Parliamentary Sovereignty in Theory and Practice

A.V. Dicey’s classical definition of parliamentary sovereignty holds that Parliament can enact any law and is not bound by previous legislation or external legal constraints (Dicey, 1885). In theory, the HRA upholds this principle by being an ordinary statute that Parliament can repeal or amend at will. Indeed, debates surrounding Brexit and the potential replacement of the HRA with a British Bill of Rights highlight Parliament’s ultimate authority over the Act (Ministry of Justice, 2014). This capacity to repeal the HRA arguably demonstrates that sovereignty remains intact.

In practice, however, the HRA has fostered a culture of rights-based scrutiny that constrains parliamentary freedom. The political costs of ignoring declarations of incompatibility or legislating contrary to ECHR standards are substantial, given the UK’s international obligations and public expectations of rights protection. For example, successive governments have generally acted to remedy incompatibilities to avoid adverse rulings from the European Court of Human Rights, which could result from unresolved breaches (Bradley and Ewing, 2011). This dynamic suggests a practical, if not legal, erosion of unfettered legislative power.

Moreover, some argue that the HRA has shifted the constitutional balance towards a more dialogic model between the judiciary and Parliament. Rather than outright confrontation, the Act fosters a ‘dialogue’ where courts signal issues through declarations, and Parliament responds through legislative amendments (Young, 2009). While this model preserves formal sovereignty, it undeniably alters the traditional hierarchy where Parliament’s word was final, introducing a nuanced interplay of powers.

Critiques and Counterarguments

Critics of the HRA, particularly from a traditionalist perspective, contend that it represents an unacceptable transfer of power to unelected judges, who are not accountable to the electorate in the way Parliament is. Scholars like Ewing (2004) argue that the Act undermines the democratic legitimacy of parliamentary decision-making by prioritising judicial interpretations of abstract rights over the will of elected representatives. This concern is amplified by high-profile cases where judicial rulings on sensitive issues, such as national security or immigration, have clashed with government policy.

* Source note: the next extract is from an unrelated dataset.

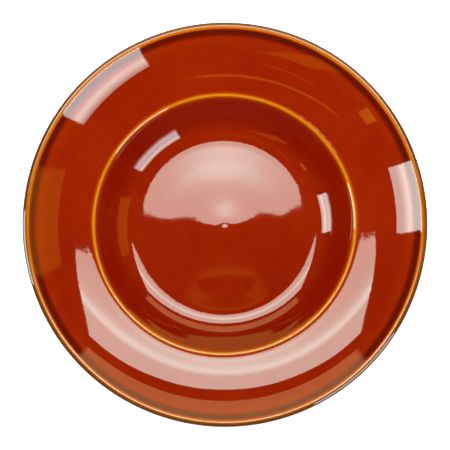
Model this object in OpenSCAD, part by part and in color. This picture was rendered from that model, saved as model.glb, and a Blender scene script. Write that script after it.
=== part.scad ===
// Shallow glazed stoneware dish with a deep round well, a broad rising rim and a turned foot ring.
// Units are millimetres, +Z is up. The origin is the centre of the foot ring's tread,
// so the dish stands on Z = 0.
//
// One fired clay body lies under a coat of honey-brown glaze, thin over the two crests and thick
// in the hollow inside the lip. Each layer is its own solid, and the layers meet face to face.
//
// The outer skin is a chain of smooth curves through stations. A station is
// [radius, height, heading], the heading being the direction of travel in degrees: from the centre
// of the well, over the lip, down the outside, round the foot ring and in to the recess's centre.

/* [Dish] */
// Outside diameter over the lip
outer_d = 230; // [215:1:245]
// Overall height from the tread to the crest of the lip
height = 42; // [40:0.5:46]

/* [Well] */
// Diameter of the level part of the well's floor
floor_d = 97; // [92:0.2:100]
// Height of the well's floor above the tread
floor_z = 9.3; // [9:0.1:10]
// Diameter at which the well's wall turns over into the rim
edge_d = 150; // [146:0.2:154]
// Height of that edge above the tread
edge_z = 28; // [27:0.1:29]

/* [Foot ring] */
// Diameter across the outer edge of the tread
foot_d = 116.6; // [112:0.2:118]
// Width of the bare flat tread
tread_w = 4.6; // [4:0.1:6]
// Height of the outer glaze line above the tread
line_out = 2.4; // [2:0.1:2.8]
// Height of the inner glaze line above the tread
line_in = 1.8; // [1.5:0.1:2.1]

/* [Glaze] */
// Thickness of the glaze on plain slopes
coat_t = 0.45; // [0.4:0.01:0.6]
// Thickness left on the two crests
crest_t = 0.12; // [0.1:0.01:0.2]
// Thickness where the glaze pools inside the lip
pool_t = 0.9; // [0.7:0.05:1]

/* [Hidden] */
turn_fn = 180;

// ---- Stations ----

// The well, rim and underside are drawn for a dish of this diameter, then stretched.
drawn_d = 230;
radius_map = [[0, 0], [48.5, floor_d / 2], [75, edge_d / 2], [drawn_d / 2, outer_d / 2]];
height_map = [[0, 0], [9.3, floor_z], [28, edge_z], [42, height]];

// Face of the well: a barely crowned floor, a cove and a steep wall.
well_stations = [
    [0, 9.5, 0], [4, 9.49, -0.5], [9, 9.42, -1.1], [15, 9.32, -0.7], [22, 9.3, 0.25],
    [30, 9.34, 0], [37, 9.32, -0.2], [42, 9.34, 0.6], [47.3, 9.41, 1.1], [49.1, 9.46, 2.6],
    [50, 9.51, 3.35], [51.2, 9.58, 3.7], [52.4, 9.67, 4.6], [53.4, 9.76, 6.3], [55, 9.99, 9.9],
    [56.6, 10.34, 15.2], [58.2, 10.89, 23.3], [60.7, 12.33, 36.6], [64.3, 15.7, 48.8],
    [68.9, 21.03, 49.6], [73.1, 26.08, 50.9]
];
// The rounded edge where the wall turns over, and the rim that rises ever more steeply to the lip.
rim_stations = [
    [73.95, 27.23, 50], [74.42, 27.69, 38], [74.75, 27.89, 24], [74.95, 27.95, 12],
    [75.15, 27.99, 5.6], [76.7, 28.15, 6], [77.6, 28.26, 8.1], [79, 28.48, 9.9],
    [81.6, 28.89, 8.6], [83.6, 29.22, 9.9], [87, 29.85, 11.4], [90.8, 30.71, 14.1],
    [94.75, 31.83, 17.6], [99.7, 33.72, 24.2], [105.4, 36.83, 33], [108.5, 39.13, 40],
    [110.6, 41.02, 44], [111.1, 41.45, 34], [111.75, 41.78, 18]
];
// The crest of the lip, its rounded outer flank and the underside of the rim.
under_stations = [
    [113.1, 42, 0], [114.25, 41.44, -52], [115, 39.26, -90], [114.2, 37, -132],
    [108.3, 32.4, -148], [101.9, 29, -156.5], [92, 25.6, -167], [85, 24.2, -170],
    [79.6, 22.6, -156], [75.3, 19.3, -128], [70, 12.9, -132], [65.8, 8.6, -141], [61.6, 5.9, -157]
];
// The outside of the foot ring, the tread, the inside of the ring and the recess under the floor.
foot_r = foot_d / 2;
tread_in_r = foot_r - tread_w;
foot_stations = [
    [foot_r + 1.7, 4.3, -105],
    [foot_r + 1.3, line_out, -100],
    [foot_r + 0.9, 0.9, -102],
    [foot_r, 0, -180],
    [tread_in_r, 0, -180],
    [tread_in_r - 0.8, 0.8, -260],
    [tread_in_r - 1, line_in, -262],
    [tread_in_r - 2.5, 3.35, -184],
    [tread_in_r * 0.56, 4.1, -181.5],
    [0, 4.3, -180]
];

// Maps a drawn station to the chosen sizes; its heading follows the local stretch of each axis.
function stretched(station) =
    let (r = station[0], z = station[1], heading = station[2],
         reach = 0.05, r_low = max(0, r - reach), r_high = r + reach,
         r_scale = (lookup(r_high, radius_map) - lookup(r_low, radius_map)) / (r_high - r_low),
         z_scale = (lookup(z + reach, height_map) - lookup(z - reach, height_map)) / (2 * reach),
         angle = atan2(z_scale * sin(heading), r_scale * cos(heading)))
    [lookup(r, radius_map), lookup(z, height_map), angle + 360 * round((heading - angle) / 360)];

drawn_stations = concat(well_stations, rim_stations, under_stations);
stations = concat([for (station = drawn_stations) stretched(station)], foot_stations);

// Numbers of the stations that bound the glaze's zones.
crest_no = len(well_stations) + len(rim_stations);
foot_no = len(drawn_stations);
line_out_no = foot_no + 1;
line_in_no = foot_no + 6;
last_no = len(stations) - 1;

// ---- Skin ----

// Point and heading at fraction t of a cubic curve from one station to the next.
// The curve is close to a circular arc when the two headings allow one.
function bend(from, to, t) =
    let (turn = to[2] - from[2],
         pull = norm([to[0] - from[0], to[1] - from[1]]) / pow(cos(turn / 4), 2),
         from_share = (1 + 2 * t) * pow(1 - t, 2),
         to_share = t * t * (3 - 2 * t),
         from_pull = t * pow(1 - t, 2) * pull,
         to_pull = t * t * (t - 1) * pull)
    [from_share * from[0] + from_pull * cos(from[2]) + to_share * to[0] + to_pull * cos(to[2]),
     from_share * from[1] + from_pull * sin(from[2]) + to_share * to[1] + to_pull * sin(to[2]),
     from[2] + turn * t];

// Steps between two stations: at least two, unless the run is straight as on the flat tread.
step_angle = 9;
step_length = 4;
function steps(from, to) =
    let (turn = abs(to[2] - from[2]), span = norm([to[0] - from[0], to[1] - from[1]]))
    turn == 0 ? 1 : max(2, ceil(turn / step_angle), ceil(span / step_length));

// The whole outer skin as [radius, height, heading, station number].
skin = concat(
    [for (i = [0 : last_no - 1])
        let (count = steps(stations[i], stations[i + 1]))
        for (k = [0 : count - 1])
            concat(bend(stations[i], stations[i + 1], k / count), [i + k / count])],
    [concat(stations[last_no], [last_no])]);

// ---- Glaze thickness ----

// Across the face, as [drawn radius, thickness]: thin on the well's edge, pooled inside the lip.
face_glaze = [
    [0, coat_t], [48, coat_t], [54, coat_t * 1.1], [60, coat_t * 1.1], [70, coat_t],
    [73.2, coat_t * 0.6], [75, crest_t], [76.6, coat_t * 0.7], [79, coat_t], [98, coat_t],
    [104.5, coat_t * 0.85], [106.4, coat_t], [109, pool_t], [110.4, coat_t * 1.4],
    [111.6, coat_t * 0.5], [113.1, crest_t]
];
// Down the outside, as [stations past the lip's crest, thickness].
under_glaze = [[0, crest_t], [1, coat_t * 0.6], [3, coat_t], [20, coat_t * 1.1]];

// Share of full thickness in the rounded roll that ends the glaze, by stations from its line.
roll_length = 0.8;
function roll(distance) = sqrt(1 - pow(1 - min(1, distance / roll_length), 2));

function glaze_t(point) =
    let (number = point[3])
    number <= crest_no ? lookup(point[0] * drawn_d / outer_d, face_glaze)
    : number <= foot_no ? lookup(number - crest_no, under_glaze)
    : number < line_out_no ? coat_t * 1.1 * roll(line_out_no - number)
    : number > line_in_no ? coat_t * roll(number - line_in_no)
    : 0;

// The clay surface under a skin point, offset inwards along the skin's normal.
function clay_at(point) =
    let (t = glaze_t(point), heading = point[2])
    [max(0, point[0] + t * sin(heading)), point[1] - t * cos(heading)];

// Section of the glaze between two station numbers: out along the skin, back along the clay.
// A glaze line, where the thickness is nothing, gives one point only.
function glaze_section(first, last) =
    let (run = [for (point = skin) if (point[3] >= first && point[3] <= last) point])
    concat([for (point = run) [point[0], point[1]]],
           [for (i = [len(run) - 1 : -1 : 0]) if (glaze_t(run[i]) > 0) clay_at(run[i])]);

// ---- Pieces ----

module turned(section) {
    rotate_extrude($fn = turn_fn)
        polygon(section);
}

// The fired clay: floor, wall, rim, lip and foot ring in one piece.
module clay_body() {
    color([0.86, 0.78, 0.66])
        turned([for (point = skin) clay_at(point)]);
}

// The coat that runs from the centre of the well over the lip and down to the outer glaze line.
module glaze_coat() {
    color([0.58, 0.2, 0.06])
        turned(glaze_section(0, line_out_no));
}

// The separate patch of glaze under the floor, inside the foot ring.
module foot_recess_glaze() {
    color([0.55, 0.22, 0.08])
        turned(glaze_section(line_in_no, last_no));
}

clay_body();
glaze_coat();
foot_recess_glaze();
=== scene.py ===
import math

import bpy
import numpy as np
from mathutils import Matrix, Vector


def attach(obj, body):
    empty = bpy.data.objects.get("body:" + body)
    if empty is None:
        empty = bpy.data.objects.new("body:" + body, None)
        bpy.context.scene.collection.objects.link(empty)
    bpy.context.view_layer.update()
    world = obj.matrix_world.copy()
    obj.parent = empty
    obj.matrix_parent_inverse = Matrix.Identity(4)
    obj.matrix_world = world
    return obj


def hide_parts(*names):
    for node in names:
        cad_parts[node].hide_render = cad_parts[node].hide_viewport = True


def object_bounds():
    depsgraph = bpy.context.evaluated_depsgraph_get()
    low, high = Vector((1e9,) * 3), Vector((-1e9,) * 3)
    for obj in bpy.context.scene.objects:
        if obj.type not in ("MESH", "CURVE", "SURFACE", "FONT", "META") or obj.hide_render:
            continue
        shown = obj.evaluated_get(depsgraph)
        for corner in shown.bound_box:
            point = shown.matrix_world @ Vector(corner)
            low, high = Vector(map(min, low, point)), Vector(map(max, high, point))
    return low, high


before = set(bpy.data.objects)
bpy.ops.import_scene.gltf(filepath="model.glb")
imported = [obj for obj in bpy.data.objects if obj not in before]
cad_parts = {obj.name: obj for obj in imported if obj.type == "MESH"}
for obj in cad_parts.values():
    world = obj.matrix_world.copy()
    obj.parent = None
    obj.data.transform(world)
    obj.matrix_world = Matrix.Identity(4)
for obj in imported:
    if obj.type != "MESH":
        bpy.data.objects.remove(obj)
CAD_LO, CAD_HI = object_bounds()
MM = 0.001                          # the section and the cards are drawn in mm, the scene is in metres
LIP = CAD_HI.z
CAD_RADIUS = (CAD_HI.x - CAD_LO.x) / 2
DISH_RADIUS = 115                   # mm, as drawn in the section
DISH_HEIGHT = 42
RADIUS_SCALE = CAD_RADIUS / (DISH_RADIUS * MM)
HEIGHT_SCALE = (CAD_HI.z - CAD_LO.z) / (DISH_HEIGHT * MM)
SEGMENTS = 336                      # points in each ring of the dish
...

On the other hand, proponents of the HRA argue that it strengthens democracy by safeguarding fundamental rights against potential abuses of parliamentary majorities. They assert that parliamentary sovereignty is not absolute in a modern context, as it must be balanced with rule of law principles and international commitments (Lester, 2005). The HRA, therefore, does not undermine sovereignty but rather refines it to align with contemporary democratic values.

Conclusion

In conclusion, the Human Rights Act 1998 presents a complex challenge to parliamentary sovereignty without fundamentally undermining it. While the Act empowers courts to scrutinise legislation and issue declarations of incompatibility, these mechanisms do not legally bind Parliament, preserving its supreme authority to enact, amend, or repeal laws as it sees fit. Nevertheless, the practical and political constraints introduced by the HRA—through judicial interpretation and international obligations—suggest a subtle erosion of unfettered legislative freedom. The ongoing tension between rights protection and parliamentary supremacy reflects a broader constitutional evolution towards a more balanced distribution of power. Ultimately, the HRA’s impact on sovereignty depends on how future governments and courts navigate this delicate relationship. Further debate and potential reforms, such as a British Bill of Rights, may clarify whether Parliament seeks to reassert traditional sovereignty or embrace a rights-based constitutional framework.

References

  • Bellamy, R. (2007) Political Constitutionalism: A Republican Defence of the Constitutionality of Democracy. Cambridge University Press.
  • Bradley, A.W. and Ewing, K.D. (2011) Constitutional and Administrative Law. 15th edn. Pearson Education.
  • Dicey, A.V. (1885) Introduction to the Study of the Law of the Constitution. Macmillan.
  • Ewing, K.D. (2004) ‘The Futility of the Human Rights Act’, Public Law, pp. 829-852.
  • Human Rights Act 1998, c. 42. Available at: Legislation.gov.uk.
  • Lester, A. (2005) ‘The Utility of the Human Rights Act: A Reply to Keith Ewing’, Public Law, pp. 249-258.
  • Ministry of Justice (2014) Protecting Human Rights in the UK: The Conservatives’ Proposals for Changing Britain’s Human Rights Laws. Conservative Party.
  • Young, A.L. (2009) Parliamentary Sovereignty and the Human Rights Act. Hart Publishing.